Ils ont d’ailleurs à invoquer des raisons très fortes. Ce qu’ils disent de l’état déplorable dans lequel la Macédoine est tenue, en dépit des promesses qui ont été faites et des engagemens formels qui ont été pris à maintes reprises à Constantinople, est l’expression de la vérité. Les populations chrétiennes y sont toujours dans un état d’infériorité qui les laisse exposées sans défense aux violences brutales et aux extorsions arbitraires des autorités turques. On a souvent décrit cette situation et, bien qu’on l’ait fait avec des couleurs très sombres, on n’a pas beaucoup exagéré. Combien de fois l’Europe ne s’en est-elle pas émue ! Mais si l’Europe a les émotions vives, elle les a courtes et, devant la prodigieuse force d’inertie que lui a opposée la Porte, elle a toujours fini par se lasser ou se décourager.

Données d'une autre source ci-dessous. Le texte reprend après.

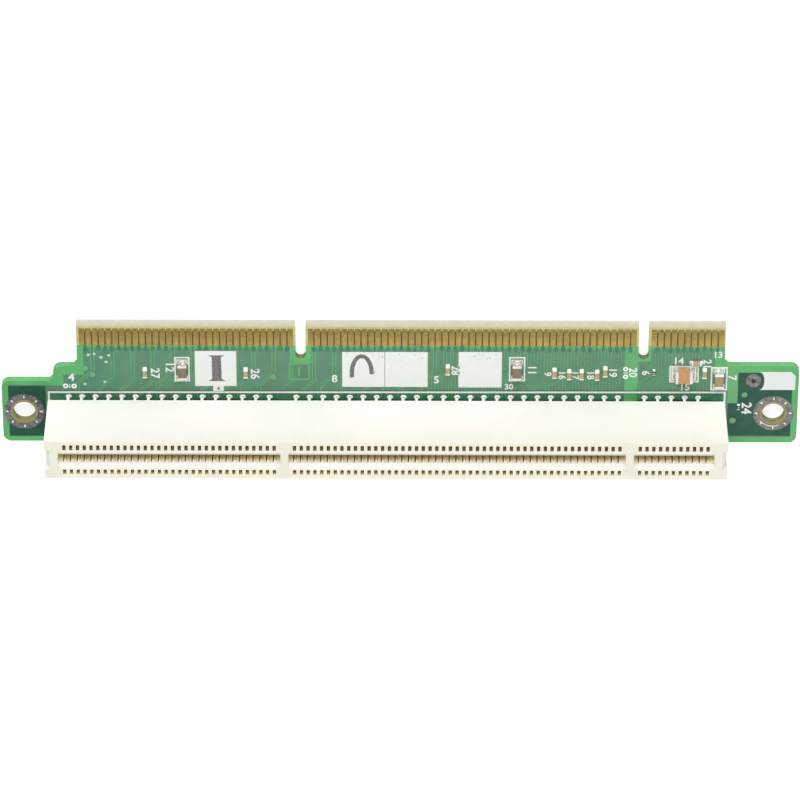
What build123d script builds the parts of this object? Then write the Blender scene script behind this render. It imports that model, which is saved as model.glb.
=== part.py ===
from build123d import *
import os

# Riser card: a slim circuit board with a keyed card edge, and one keyed slot connector on its face.
# Millimetres. The card lies on its back: +Z leaves the board's face, -Y is the card edge that
# plugs into the main board, +X is the end with the stepped tab. Z = 0 is the floor under the tails.

# Contact grid, shared by the card edge and by the slot
pitch = 1.27                    # from one contact to the next
section_counts = (32, 49, 11)   # contacts in each section between the keys
key_pitches = 3                 # pitches from the last contact of a section to the first of the next

# Circuit board
board_thickness = 1.57
board_depth = 26.4              # card edge to rear edge
step_tab_length = 14.45         # tab beside the tongue at +X, which is stepped
plain_tab_length = 14.15        # tab beside the tongue at -X
step_shoulder = 9.7             # card edge to the step beside the tongue at +X
step_length = 4.6               # length of that step along the card
step_tab_shoulder = 13.0        # card edge to the lower part of the stepped tab
plain_shoulder = 9.33           # card edge to the tab at -X
outer_corner_radius = 1.5
inner_corner_cut = 0.7          # across each inner corner
bevel_length = 0.85             # lead-in on both faces of the card edge
bevel_depth = 0.45
notch_width = 1.9               # key notches between the sections
notch_depth = 7.9

# Mounting holes in the tabs
mount_hole_radius = 2.12
mount_hole_inset_step = 4.15    # from the end of the stepped tab
mount_hole_inset_plain = 4.6    # from the end of the plain tab
mount_hole_rear = 6.6           # from the rear edge

# Gold fingers on both faces of the tongue
finger_width = 1.02
finger_length = 3.67
finger_start = 1.34             # from the card edge
finger_thickness = 0.05
first_finger_margin = 0.98      # tongue's end to the first finger's centre
last_finger_margin = 0.77

# Slot connector
connector_offset = 2.85         # slot contacts stand this far towards +X from their fingers
connector_rear = 6.15           # slot's centre line to the board's rear edge
housing_width = 8.15
housing_rise = 16.4             # board's face to the top of the housing
housing_standoff = 1.7          # gap under the housing that shows the outer tails
housing_end = 3.775             # first contact's centre to the end of the housing
standoff_length = 2.4
standoff_width = 5.2
slot_width = 1.8
slot_depth = 8.3
slot_end = 1.25                 # first contact's centre to the end of the slot
key_width = 1.5                 # rib across the slot between sections
lead_in_width = 0.7
lead_in_depth = 0.6
end_ramp_length = 1.0           # sloping notch in each end wall, at the height of the slot
end_ramp_depth = 4.0
end_ramp_width = 4.1

# Contact cavities: one for each contact, open to the window above, to the slot, and below
cavity_width = 0.64
window_inner = 2.15             # from the slot's centre line
window_outer = 3.23
cavity_foot = 3.62              # the outer wall drafts out to this at the bottom
bar_depth = 2.2                 # bar between window and slot, from the top of the housing

# Sprung contacts
contact_width = 0.5
contact_thickness = 0.3
tail_rows = (1.27, 3.81)        # inner and outer tail rows, from the slot's centre line
bump_reach = 0.35               # how far the bump stands into the slot
bump_drop = 2.9                 # below the top of the housing
tip_drop = 0.9
tip_inset = 0.78                # tip stands this far inside the window's outer wall

# Soldered tails on the back of the board
tail_reach = 1.4
solder_radius = 0.75
solder_sides = 3

# Chip parts: (length, width, height), and the width of the metal ends
plain_chip = (3.2, 1.6, 1.25)
wide_chip = (3.2, 2.5, 1.7)
small_chip = (1.6, 0.8, 0.8)
resistor_chip = (1.0, 0.5, 0.35)
chip_end = 0.5
chip_end_skin = 0.06

# Where the chip parts stand: (fingers from the first one, distance from the card edge to the middle)
long_chip_places = ((14.85, 10.45), (64.7, 10.35), (94.8, 12.1))
wide_chip_place = (89.57, 11.0)
small_chip_places = ((9.3, 11.4), (24.3, 11.4), (54.4, 10.6), (70.3, 11.3), (72.5, 11.6),
                     (74.35, 11.6), (76.65, 11.7), (77.85, 10.95), (92.65, 11.25))
small_cross_chip_place = (91.4, 8.6)
resistor_places = ((85.1, 10.75), (97.9, 18.4))

# Worked out from the sizes above
contact_total = sum(section_counts)
last_index = contact_total - 1 + (key_pitches - 1) * (len(section_counts) - 1)
row_span = last_index * pitch
tongue_width = row_span + first_finger_margin + last_finger_margin
board_length = tongue_width + step_tab_length + plain_tab_length
board_end = board_length / 2
card_edge = -board_depth / 2
rear_edge = board_depth / 2
board_back = tail_reach
board_front = board_back + board_thickness
tongue_step_end = board_end - step_tab_length
tongue_plain_end = -board_end + plain_tab_length
first_finger = tongue_step_end - first_finger_margin
first_contact = first_finger + connector_offset
connector_middle = first_contact - row_span / 2
slot_line = rear_edge - connector_rear
housing_foot = board_front + housing_standoff
housing_top = board_front + housing_rise
slot_floor = housing_top - slot_depth
slot_half = slot_width / 2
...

Cette inertie de la Porte, qui apparaît aujourd’hui comme une grande faute de sa part, n’est pourtant pas sans excuses. Lorsque les États balkaniques protestent qu’ils n’ont pas d’ambition territoriale et que leur politique n’a pas d’autre objet que l’émancipation de leurs frères, ils sont peut-être de bonne foi, mais ils se trompent eux-mêmes et ne trompent pas la Porte. Une sorte de subconscient détermine leurs actes en dehors des intentions dont ils se rendent compte ; mais la Porte, qui juge les actes seuls, ne peut pas se faire d’illusion sur leurs tendances trop évidentes. Elle est habituée à entendre proclamer l’intégrité de son territoire comme un des points fixes du droit public européen, et cependant son histoire, pendant tout le siècle dernier, est celle des amputations successives qu’elle a subies à chacune des crises qu’elle a traversées, qu’elle en soit d’ailleurs sortie victorieuse ou vaincue. Cela l’a rendue méfiante, on le serait devenu à moins.